When it comes to equities, he said there have been plenty of precedents for the downturn.

“There is no excuse for saying this was ‘unforecastable’ on equities,” Sasveld said. “We’ve been here before in the 1970s; we’ve been here in the late 1980s; we’ve seen the unwind of the dotcom bubble and the Great Depression in the U.S. and U.K. [create three standard deviation events],” he said.

Still, with 70 years of market history, it’s difficult to determine just which market cycle is the most instructive for opportunities that may present themselves in the future.

Sasveld suggests that asset allocation strategists might want to ignore the period from 1966 to the mid-1990s, since the economic factors of today seem quite detached from the reality experienced during those 30 years.

“If you look at the period from the 1960s to the mid-1990s, I think you have to ask yourself whether that period is really relevant for the world of the near future, which looks at a dramatically lower interest rate regime for a variety of countries and a zero or negative fixed-income correlation to equities in virtually almost every market in the world,” he said.

Lower return expectations

Sasveld warned that, apart from a rally in equities from the bottom of this bear market, investors have to brace themselves for much lower risk premiums on equities in the future. This is partially due to the fact that national economies continue to stabilize over a long-term horizon.

“If you look at GDP volatility in each of the four major regions in the world, the three- year rolling volatility of real GDP has actually declined dramatically from the 1970s until now with one exception, which is emerging markets,” he said. “The current observations are troubling in that GDP volatility is rising. So it’s not necessarily a Goldilocks situation [of low inflation and moderate growth].”

Once economic recovery takes hold, there may not be the levers that existed in the previous bull markets to drive market returns to new highs — most notably, Sasveld pointed out, there will be less leverage, less of a “functioning” banking system to facilitate financial growth.

Industrial production in countries like Japan continues to plummet, so the ability of industrialized economies to fuel real growth at a torrid pace seems unlikely.

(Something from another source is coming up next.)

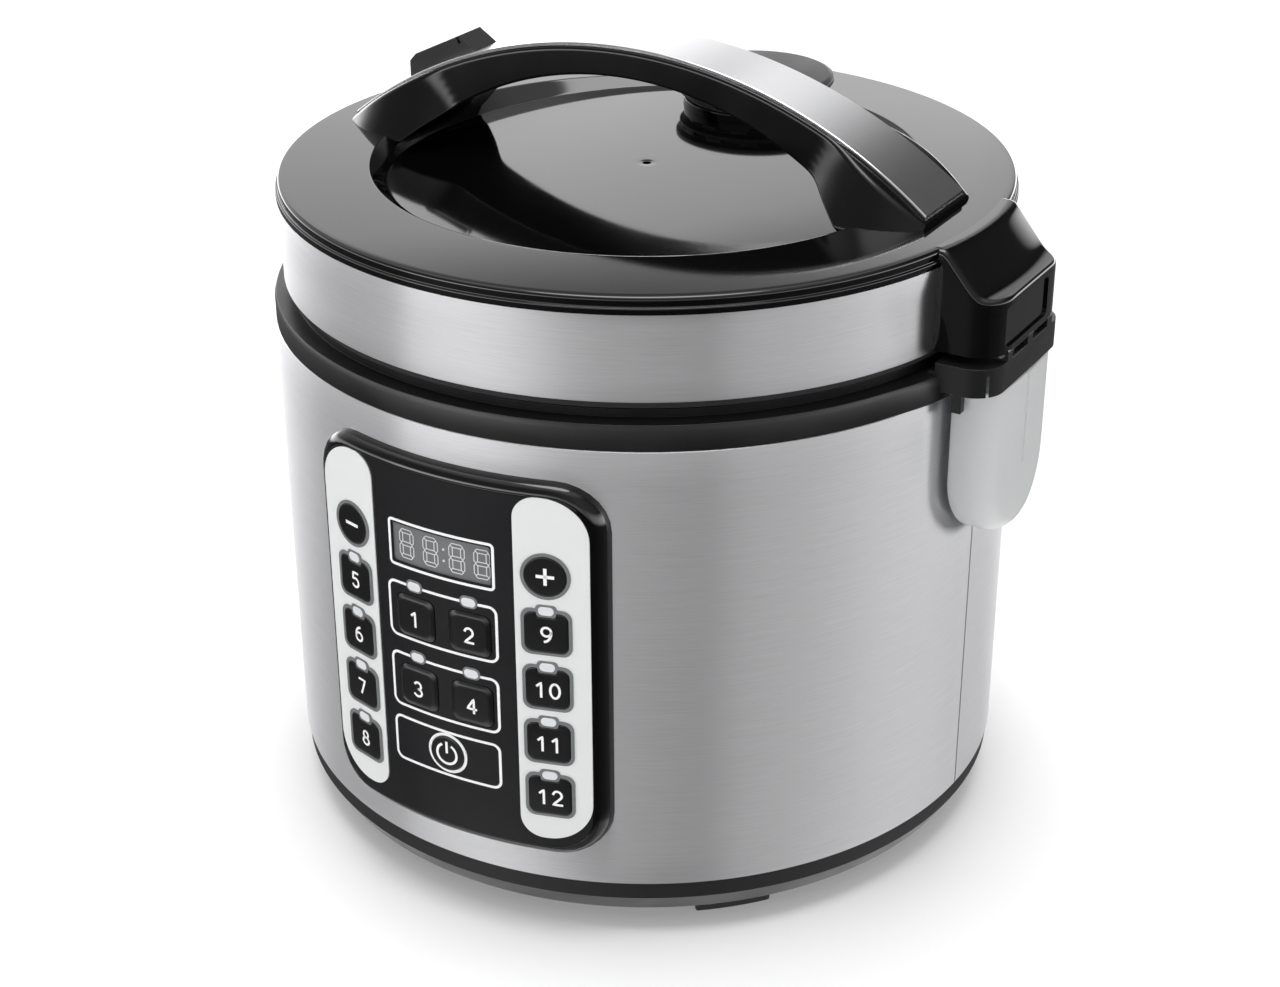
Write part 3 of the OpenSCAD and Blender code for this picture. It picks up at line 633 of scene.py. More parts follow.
def make_body():
    """Steel skin, black ring, base, feet and mains inlet."""
    gap = SEAM_W / BODY_R * 180 / pi
    steel = lathe("steel_skin", sheet_profile(BODY_R, SKIN_LOW, SKIN_HIGH, 0.4, 0.25, 12), 512,
                  start=SEAM_AZ + gap / 2, sweep=360 - gap, material="brushed_steel_sheet",
                  replaces="outer_wrap")
    cut(steel, parts_cutter(box_parts((-INLET_HALF, 110, INLET_LOW),
                                      (INLET_HALF, 150, INLET_HIGH))))
    draw_in(refined("body_rim", "rim_ring", 0.7, material="satin_black_polypropylene"))
    refined("base_pan", "base_moulding", 0.5, material="matt_black_polypropylene")
    refined("feet", "rubber_feet", 0.8, material="black_rubber")
    refined("inlet_socket", "mains_inlet", 0.5, material="satin_black_polypropylene")
    dress(["inlet_pins"], "contact_brass")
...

In fact, even during the last two big bull markets, Sasveld pointed out that real income growth for companies was nowhere near their earnings per share (EPS). He compared the S&P 500’s operating EPS to the National Income and Product Account (NIPA) earnings, and found real earnings growth was fairly flat.

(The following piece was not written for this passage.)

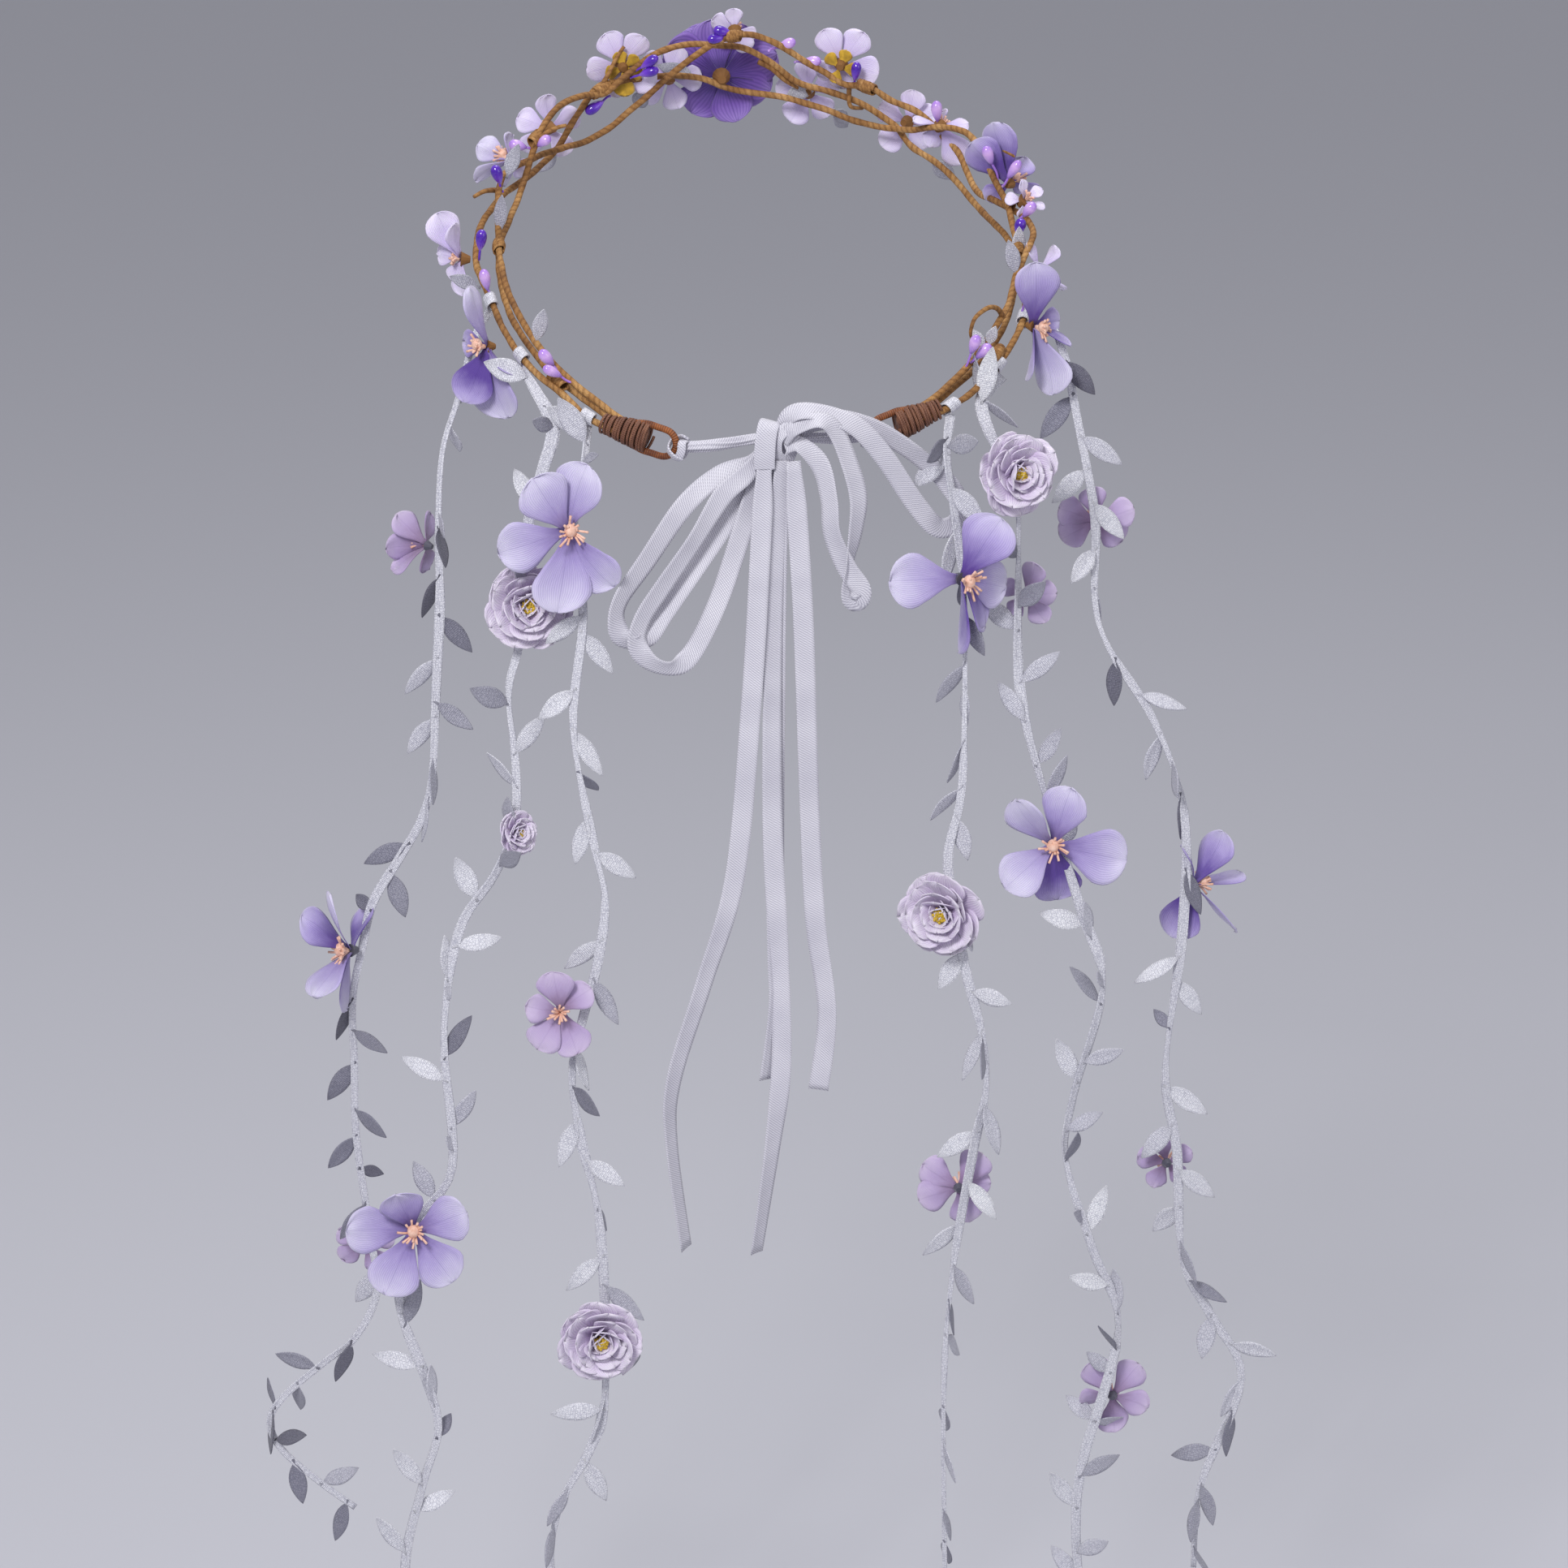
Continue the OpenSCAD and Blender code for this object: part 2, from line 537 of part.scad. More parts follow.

“These are real economic earnings from the Bureau of Economic Analysis, in the United States. You’ll note that, during the dotcom bubble, the NIPA earnings do not show the excesses of that two- or three-year period. It was flat for a long time,” he said. “Even during the most recent period, the NIPA earnings were flat in terms of earnings growth in 2008 and part of 2007. It would have been possible by the fall of 2008 to realize there was a clear difference between what companies said they were doing and what they were [actually earning].”

Opportunities in credit

Sasveld’s seven-year return outlook for credit surpasses his expectations for equities. For some of the most beaten-down sectors like the U.S. residential mortgage-backed securities, expected annualized returns could surpass 10% as the asset class comes off record high default rates being priced in.

The same sort of logic could apply to U.S. high-yield corporate debt. A depression level default rates are priced in, assuming the catastrophic economic lows of the Depression are not repeated, then there is a nice margin to work with as credit yields come off their record highs. If a historical default rate of 15% was attributed to corporate high-yield debt, there could be a significant return.

“From a top down macro perspective, the ultimate expectation is 25% default and 35% recovery for high yield; that’s pretty outrageous compared to history. That’s the highest default rate on record for high-yield bonds,” he said.

Sasveld said that, in the credit environment, investors now have to pay attention to what was previously a small concern — government policy. Trillions have been earmarked by the U.S. to fight the financial crisis in various stimulus packages. Much of this money is being funneled into the credit markets directly.

Sasveld noted that the most effective measure thus far has been the Temporary Liquidity Guarantee Program, which is used to insure the default risk on designated securities. The preference on this has been to backstop residential mortgage-backed securities.

He suggested there could be a wide divergence in performance between residential mortgages and commercial mortgage-backed securities, depending on how government money is deployed.

Lessons from institutional portfolios

Liquidity management should be a key pillar of portfolio management, Sasveld said. Otherwise, well diversified portfolios have been obliterated in this downturn by an inability to sell assets.

When selecting an asset class, Sasveld says portfolio managers now need to cover off the portfolio’s risk by ensuring an even balance between assets that could be sold if there is a need to raise capital, and non-liquid assets that have long-term growth potential.

Even more fundamental is an acknowledgement that managing downside risk is more important than future gains. There is a recognition by pension managers that chasing extra basis points of returns on high growth/higher risk assets should be avoided if the fund already has its future liabilities funded.

This means setting up an asset allocation that is designed to meet specific and targeted goals. Reaching those goals is more important than adding risk to the portfolio to chase returns.

For “those in our business who say ‘expect the unexpected,’ sometimes the unexpected is a reversion to some sort of equilibrium. I think HNW individuals [still] have to be careful not to get too aggressive in their asset allocation policy,” he said. “For pension funds that are fully funded, there is no reason for them not to lock down [their strategy] and become a liability-driven investor. [In the U.S.,] the excise tax on corporate pension plans removes the incentive of generating returns above your liability.”